When a customer phones the contact center and identifies themselves, the representative usually has demographic information on hand. The agent intuitively compares this demographic information to the speech as a signal to detect probable fraud.
Now that deepfake speech generators are available, bad actors can imitate their targets’ accents, age, and gender, depriving the agents of the usefulness of that natural signal.
xSentinel removes the advantage that cloned speech generators give to fraudsters and offers an even stronger indication that potential fraud is taking place. Integrated into an enterprise contact center infrastructure, xSentinel can be deployed on-premises or in the cloud for use during a user’s interaction with an IVR or a contact center agent.
The path forward
The ability to detect synthetic voice clones is essential to the security and reliability of audio-based authentication transactions. The advancements in synthetic speech detection algorithms provide optimistic solutions to the difficulties associated with the modernization of VCD systems.

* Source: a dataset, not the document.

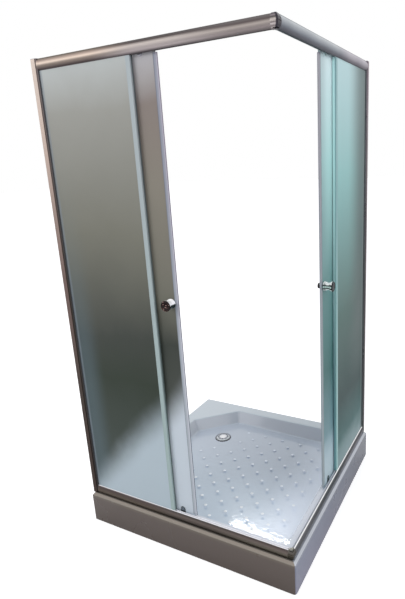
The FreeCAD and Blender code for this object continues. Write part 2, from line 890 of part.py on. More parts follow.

By minimizing training time and expenses, enterprises can remain proactive in their efforts to combat the ever-changing landscape of voice cloning threats.
Continuing research, collaboration, and technological advancements will play a crucial role in bolstering our defenses against fraudulent audio data. By endeavoring to safeguard the integrity of audio-based authentication in a world that is becoming increasingly digital, we can enhance the veracity and dependability of digital identities.